In this case, there is a danger of prejudice to Raytheon. Raytheon would be required to provide disclosures that would otherwise be untimely. However, the Court also considers that the length of delay is minimal, especially in light of the July 18, 2014 deadline for the filing of dispositive motions. Although the Court does find the delay was within the reasonable control of Ordnance, the Court does not find Ordnance's conduct was in bad faith. Unlike in Sinett, Ordnance has provided reasons for attempting to serve Raytheon while defense counsel's office was closed: Ordnance asserts defense counsel's office is typically open past 5:00 p.m. each day. Moreover, Ordnance asserts it provided the requests for production via email well in advance of 5:00 p.m. Further, Ordnance asserts the documents were left in a conspicuous location consistent with Fed.R.Civ.P. 5. Considering these factors, the Court finds Ordnance's failure to request additional time until after the expiration of time to allow for timely disclosures is the result of excusable neglect. The Court will direct Raytheon to respond to Ordnance's request for production.
Notices of Depositions
On January 21, 2014, Ordnance served Notices of Depositions of three Raytheon employees for January 31, 2014. Raytheon asserts notice of eight business days is not reasonable for these significant witnesses. The applicable rule states:
(b) Notice of the Deposition; Other Formal Requirements.

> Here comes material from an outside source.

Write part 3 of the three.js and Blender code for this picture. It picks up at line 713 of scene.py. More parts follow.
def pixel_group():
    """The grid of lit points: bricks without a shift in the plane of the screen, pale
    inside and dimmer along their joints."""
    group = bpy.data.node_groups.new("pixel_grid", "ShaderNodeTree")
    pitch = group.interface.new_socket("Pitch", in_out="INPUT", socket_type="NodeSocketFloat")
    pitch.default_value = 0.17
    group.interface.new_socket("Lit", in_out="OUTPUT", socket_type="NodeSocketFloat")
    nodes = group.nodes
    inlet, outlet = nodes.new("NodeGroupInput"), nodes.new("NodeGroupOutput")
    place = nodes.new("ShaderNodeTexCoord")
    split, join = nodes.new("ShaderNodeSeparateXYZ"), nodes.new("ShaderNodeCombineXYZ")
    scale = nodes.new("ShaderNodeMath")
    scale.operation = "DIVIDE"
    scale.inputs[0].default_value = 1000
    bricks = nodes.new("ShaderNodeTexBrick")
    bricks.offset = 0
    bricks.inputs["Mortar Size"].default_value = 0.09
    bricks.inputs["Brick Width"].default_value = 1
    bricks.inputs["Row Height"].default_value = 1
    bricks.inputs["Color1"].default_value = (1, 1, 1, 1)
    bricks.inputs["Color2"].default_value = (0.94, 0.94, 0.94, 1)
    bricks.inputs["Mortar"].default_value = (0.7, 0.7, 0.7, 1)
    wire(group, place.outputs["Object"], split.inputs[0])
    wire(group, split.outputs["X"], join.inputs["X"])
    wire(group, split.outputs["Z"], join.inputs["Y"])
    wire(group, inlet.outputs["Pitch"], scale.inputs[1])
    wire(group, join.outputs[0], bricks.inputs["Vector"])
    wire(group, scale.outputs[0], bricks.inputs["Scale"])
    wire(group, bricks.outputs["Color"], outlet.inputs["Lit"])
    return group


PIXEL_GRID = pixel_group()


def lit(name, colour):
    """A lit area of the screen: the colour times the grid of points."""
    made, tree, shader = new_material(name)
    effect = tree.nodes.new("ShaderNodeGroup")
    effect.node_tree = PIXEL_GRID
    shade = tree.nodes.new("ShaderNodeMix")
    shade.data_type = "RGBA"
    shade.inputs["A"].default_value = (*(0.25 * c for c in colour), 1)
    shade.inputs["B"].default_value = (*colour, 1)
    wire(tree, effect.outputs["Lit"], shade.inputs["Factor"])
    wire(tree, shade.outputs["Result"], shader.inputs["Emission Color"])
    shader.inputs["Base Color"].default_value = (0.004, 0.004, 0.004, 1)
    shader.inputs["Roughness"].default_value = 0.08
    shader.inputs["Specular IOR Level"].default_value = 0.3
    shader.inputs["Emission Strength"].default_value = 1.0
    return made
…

(1) Notice in General. A party who wants to depose a person by oral questions must give reasonable written notice to every other party. The notice must state the time and place of the deposition and, if known, the deponent's name and address. If the name is unknown, the notice must provide a general description sufficient to identify the person or the particular class or group to which the person belongs.
* * * * *
Raytheon acknowledges that it still plans to complete some depositions and that it may wish to complete those depositions following a ruling by the Court on the pending Motion for Partial Summary Judgment. In these circumstances, the Court finds ten days notice of a depsosition is reasonable. See e.g. Sullivan v. Dollar Tree Stores, Inc., No. CV-07-5020-EFS, 2008 WL 706698 (E.D.Wash. March 14, 2008) (ordering notice of deposition of Rule 30(b)(6) witness to provide ten days notice of deposition); Paige v. Commissioner, 248 F.R.D. 272 (C.D.Cal. 2008) (finding that notice of fourteen days was reasonable); Jones v. United States, 720 F.Supp. 355, 366 (S.D.N.Y.1989) (holding that eight days' notice was reasonable).
The Court finds Ordnance provided reasonable notice of the depositions. The Court will order the parties to forthwith schedule the depositions. Additionally, the Court will extend the discovery deadline to allow the parties to complete depositions.
Accordingly, IT IS ORDERED:
1. Raytheon shall respond to Ordnance's request for production within 30 days of the date of this Order. In the event Ordnance has not narrowed its request, Ordnance shall provide a narrowed request by January 31, 2014, and Raytheon shall respond to the narrowed request within 30 days of service of the narrowed request. If Ordnance fails to provide a narrowed request by January 31, 2014, Raytheon need not respond to the requests for production.
2. Counsel shall forthwith schedule the depositions of those persons noticed by Ordnance on January 21, 2013.
3. The discovery deadline to complete depositions is extended to February 28, 2014.